The bus trip was long and boring and on arrival I was greeted with more “Hassan's” all offering me help which I declined on this occasion. A fellow traveller who seemed to know where he was going was Spanish so I had a brief chat to him and he pointed me to the taxi rank outside. The taxis were old and decrepit looking, had no seatbelts and not very inviting, as I walked out of the bus station about 5 drivers descended upon me all trying to get my fare. I showed one of them the address on my Iphone and they all gathered around and had a chat in Arabic, one of them knew where it was so off we went. The taxi was not running when I got in and immediately after I shut the door I was surrounded by the other drivers, the driver then got in and received a push start from his very obliging colleagues. I later found that all the taxis were like this, they either parked in such a spot that they could roll start without any assistance, received assistance from other drivers or kept the engine running; clearly a car battery was an optional extra and an unnecessary expense.

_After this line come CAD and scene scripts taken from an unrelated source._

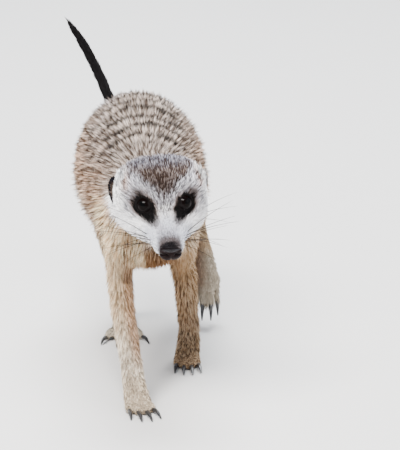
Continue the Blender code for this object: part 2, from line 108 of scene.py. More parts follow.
# Tufts: strands, seed, how far the strands gather to the tip, and their spacing in widths of a strand
TUFTS = {"fine": (4, 21, 0.4, 0.7), "short": (5, 22, 0.6, 0.7), "long": (6, 23, 0.75, 0.66)}

# How a tuft's lift, length and width vary: the least and greatest share, and the seed
TUFT_RANGES = (("lift", 0.55, 1.55, 5), ("length", 0.7, 1.25, 11), ("width", 0.75, 1.25, 13))
DARK_BELOW = 0.36       # a lock whose number is below this is dark where the coat is ticked,
PALE_ABOVE = 0.61       # and one whose number is above this has a pale tip
MOST_TRIANGLES = 200000

# Where the camera stands, in the solids' own measures, metres, and the way it looks, in degrees
CAMERA_PLACE = (-0.10225, -1.82824, 0.60788)
CAMERA_AZIMUTH = -4.0
CAMERA_ELEVATION = 15.0
CAMERA_LENS = 259.83
CAMERA_SENSOR = 36.0


def head_turn():
    """The turn of the head's frame: its roll, then its pitch, then its yaw."""
    yaw = Matrix.Rotation(math.radians(HEAD_YAW), 3, "Z")
    pitch = Matrix.Rotation(math.radians(HEAD_PITCH), 3, "X")
    roll = Matrix.Rotation(math.radians(-HEAD_ROLL), 3, "Y")
    return yaw @ pitch @ roll


HEAD_TURN = np.array(head_turn())


def in_head(point):
    """A point of the head's own frame (aside, forward, up) in the body's measures."""
    aside, forward, up = point
    return tuple(HEAD_TURN @ np.array((aside, -forward, up), float) + np.array(HEAD_PLACE))


def from_head(points):
    """Many such points, one to a row, in the body's measures."""
    return (points * (1, -1, 1)) @ HEAD_TURN.T + np.array(HEAD_PLACE)


def head_measures(co):
    """Aside, forward and up in the head's frame for each point."""
    return ((co - np.array(HEAD_PLACE)) @ HEAD_TURN) * (1, -1, 1)


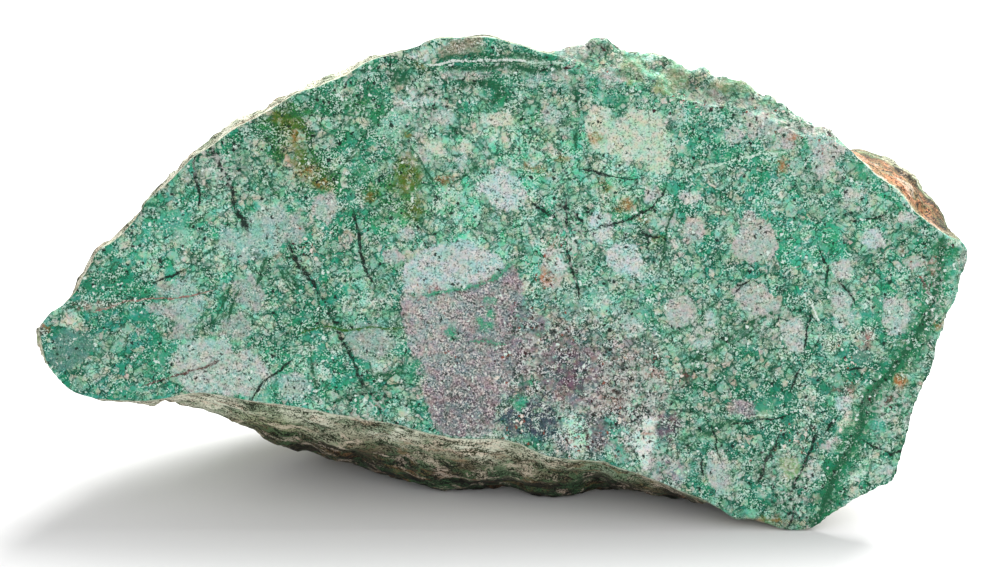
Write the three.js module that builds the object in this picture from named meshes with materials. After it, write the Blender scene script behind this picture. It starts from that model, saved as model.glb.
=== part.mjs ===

I kept a careful eye on the meter and when we arrived it was on 22 Dirhams. The driver imemdiately lept out of the cab and without saying anything grabbed my bag and carried it inside. I gave him 25 Dirhams for his trouble and thought that was the end of the matter. Unfortunately he did not think it was enough and wanted 30, for some reason he complained to the guy at reception at the hotel. Apparently the cost of the ride combined with the carrying of the backpack for 20 metres inside the door added up to 30 Dirhams, again the concept of a legally binding contract had escaped the driver. As I had already been fleeced once (it was two people but as it was a team effort on their part it counts as one instance), I stood my ground and explained to the driver that the meter said 22 and I gave him 25 in my best Spanish which I was hoping his French would allow him to understand. I won that argument, probably only because I was the one with the power as I had what he wanted, with Hassan, he had what I wanted so I used the power shift to my advantage. I don't mind tipping, in fact I am a generous tipper but I object to the tip being demanded regardless of the country or culture, I was prepared to give the driver 30 Dirhams at first, but his request for 30 when the meter said 22 made me change my mind immediately. There was some time for a quick catch up with emails and facebook prior to bed, but the time was deceptive as there is a 2 hour difference between Morocco and Spain, so it actual time and my body clock did not agree with each other.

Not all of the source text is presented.